İnternet üstünden atılan 10 bin imza önemli sonuçlar doğurabilir mi? Gezi protestoları, Türkiye gündeminde penguenlerle geçiştirilmek üzereyken Türkiye’dekilerin yabancı medya ve uluslararası sivil toplum kuruluşlarına ulaşmasıyla Türkiye’den canlı yayınların artması önemli fark yarattı, nitekim gerek Ankara’da gerek yerel belediyelerdeki siyasetçiler, “Yabancı dillerde tweet atıp Türkiye’nin imajını bozanlar” minvalinde bolca açıklama yaptılar. Çünkü günümüz dünyası gittikçe artan oranda şeffaflaşıyor ve imaj, algı yönetimi başarısız olursa sadece yerel siyasette değil, uluslararası politik konumda ve insani, turistik, ekonomik alanlarda kayıplara uğranıyor. Siyasetçiler küresel kamu vicdanını apaçık çiğnemekten çekinmeye başlıyor.

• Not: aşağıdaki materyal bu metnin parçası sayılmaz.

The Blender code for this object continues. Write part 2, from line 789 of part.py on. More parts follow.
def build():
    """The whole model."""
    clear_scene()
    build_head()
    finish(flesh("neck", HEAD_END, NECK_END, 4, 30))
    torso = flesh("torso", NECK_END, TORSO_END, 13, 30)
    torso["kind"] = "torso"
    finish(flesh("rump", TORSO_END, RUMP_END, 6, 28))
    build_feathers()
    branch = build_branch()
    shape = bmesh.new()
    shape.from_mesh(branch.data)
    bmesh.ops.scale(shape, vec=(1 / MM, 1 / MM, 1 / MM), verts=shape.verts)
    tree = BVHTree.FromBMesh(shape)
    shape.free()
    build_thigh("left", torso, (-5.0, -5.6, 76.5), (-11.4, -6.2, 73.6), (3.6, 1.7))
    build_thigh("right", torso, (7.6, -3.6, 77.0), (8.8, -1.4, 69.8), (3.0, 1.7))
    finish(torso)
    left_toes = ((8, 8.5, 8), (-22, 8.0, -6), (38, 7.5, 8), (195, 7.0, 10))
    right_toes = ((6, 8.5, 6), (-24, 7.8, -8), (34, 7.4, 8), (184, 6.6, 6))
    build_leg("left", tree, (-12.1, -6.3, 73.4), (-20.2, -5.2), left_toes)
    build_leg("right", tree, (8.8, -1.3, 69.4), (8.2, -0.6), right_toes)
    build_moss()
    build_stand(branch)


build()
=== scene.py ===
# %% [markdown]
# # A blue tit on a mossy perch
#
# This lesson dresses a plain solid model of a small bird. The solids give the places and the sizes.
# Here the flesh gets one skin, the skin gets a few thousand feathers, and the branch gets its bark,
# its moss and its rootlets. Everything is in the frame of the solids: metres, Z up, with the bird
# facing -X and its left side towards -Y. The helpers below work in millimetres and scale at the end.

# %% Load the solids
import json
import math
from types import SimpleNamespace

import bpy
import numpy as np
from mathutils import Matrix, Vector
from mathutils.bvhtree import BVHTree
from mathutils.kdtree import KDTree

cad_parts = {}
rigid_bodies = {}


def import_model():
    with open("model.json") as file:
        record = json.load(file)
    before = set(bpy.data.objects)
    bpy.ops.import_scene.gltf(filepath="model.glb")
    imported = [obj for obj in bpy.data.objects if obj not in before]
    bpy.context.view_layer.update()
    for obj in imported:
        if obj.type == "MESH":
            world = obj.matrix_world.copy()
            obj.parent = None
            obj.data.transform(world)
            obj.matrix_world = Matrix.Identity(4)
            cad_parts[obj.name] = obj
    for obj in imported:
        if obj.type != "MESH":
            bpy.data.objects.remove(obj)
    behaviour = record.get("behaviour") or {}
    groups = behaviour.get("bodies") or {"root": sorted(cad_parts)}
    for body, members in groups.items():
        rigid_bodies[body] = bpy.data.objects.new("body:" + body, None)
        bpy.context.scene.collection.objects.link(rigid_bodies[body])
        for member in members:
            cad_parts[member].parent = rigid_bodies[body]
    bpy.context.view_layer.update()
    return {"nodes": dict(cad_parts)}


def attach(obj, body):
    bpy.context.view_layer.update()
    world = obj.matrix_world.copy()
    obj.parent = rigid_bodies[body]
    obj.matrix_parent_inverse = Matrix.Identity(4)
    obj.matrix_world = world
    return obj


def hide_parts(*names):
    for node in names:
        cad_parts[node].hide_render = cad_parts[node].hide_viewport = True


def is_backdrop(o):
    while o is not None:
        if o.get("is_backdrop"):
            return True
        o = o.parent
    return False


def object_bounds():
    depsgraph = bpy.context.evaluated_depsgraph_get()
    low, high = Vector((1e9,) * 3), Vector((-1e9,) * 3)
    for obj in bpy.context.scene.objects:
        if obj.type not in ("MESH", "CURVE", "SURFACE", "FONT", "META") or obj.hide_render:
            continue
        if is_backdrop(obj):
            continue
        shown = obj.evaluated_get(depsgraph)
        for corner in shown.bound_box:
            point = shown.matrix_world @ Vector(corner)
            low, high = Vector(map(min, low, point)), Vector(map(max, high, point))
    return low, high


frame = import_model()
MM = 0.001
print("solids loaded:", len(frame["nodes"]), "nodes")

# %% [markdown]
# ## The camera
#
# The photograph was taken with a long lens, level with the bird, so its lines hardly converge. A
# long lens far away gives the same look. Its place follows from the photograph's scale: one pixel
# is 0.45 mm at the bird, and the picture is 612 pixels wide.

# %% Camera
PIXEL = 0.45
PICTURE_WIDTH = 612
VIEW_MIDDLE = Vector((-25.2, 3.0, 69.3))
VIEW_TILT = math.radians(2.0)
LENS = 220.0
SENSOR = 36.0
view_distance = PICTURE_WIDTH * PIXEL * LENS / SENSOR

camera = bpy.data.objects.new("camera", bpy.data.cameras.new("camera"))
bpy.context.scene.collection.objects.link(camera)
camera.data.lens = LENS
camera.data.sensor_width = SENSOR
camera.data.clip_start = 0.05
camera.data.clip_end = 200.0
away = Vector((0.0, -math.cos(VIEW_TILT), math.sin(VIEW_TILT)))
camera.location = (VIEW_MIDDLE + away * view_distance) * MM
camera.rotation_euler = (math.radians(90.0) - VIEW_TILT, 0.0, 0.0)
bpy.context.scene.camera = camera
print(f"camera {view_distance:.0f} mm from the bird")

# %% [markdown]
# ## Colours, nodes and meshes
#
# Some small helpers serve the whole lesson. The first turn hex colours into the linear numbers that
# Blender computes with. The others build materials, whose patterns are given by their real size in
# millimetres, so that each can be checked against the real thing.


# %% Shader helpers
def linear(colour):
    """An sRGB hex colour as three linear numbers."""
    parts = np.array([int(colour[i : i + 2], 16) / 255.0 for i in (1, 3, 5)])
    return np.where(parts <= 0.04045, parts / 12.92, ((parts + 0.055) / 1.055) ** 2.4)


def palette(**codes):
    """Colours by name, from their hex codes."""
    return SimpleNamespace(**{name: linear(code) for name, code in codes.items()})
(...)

Change.org dışında göçmen bir Kanadalı’nın kurduğu, Farsça’da ‘ses’ anlamındaki Avaaz.org ise 6 yılda 25 milyon takipçiye ulaşan, stratejik yönetilen, pek çok ülkede çalışanları, gönüllüleri olan bir platform. Avaaz üstünden Filistin’in bir devlet olarak Birleşmiş Milletler’de temsil edilmesi gerektiğine imza atan 1,8 milyon kişinin Avrupa’daki dağılımının yaygınlığı ve çişitliliği de, davanın sadece belli bir ideolojideki, inançtaki insanların desteğini almadığını göstererek, oy veren delegelerin halklarından destek hissedip cesur olması farkını yaratarak sonuca etki etti. İngiltere medya dünyasında tekelleşme tartışmaları esnasında Murdoch’ın siyasetle kirli ilişkilerini ortaya çıkaran süreçte, dijitalin ötesinde insanları fiziken de harekete geçirip telefonlarla, mektuplarla tepkiyi ortaya koydurttu.

Sizin için önemli olan bir davanın bu tip dijital aktivizm sitelerinde kampanya olarak başlatılmasını sağlayabilirsiniz. Sonuçları hepimizi ilgilendirecek.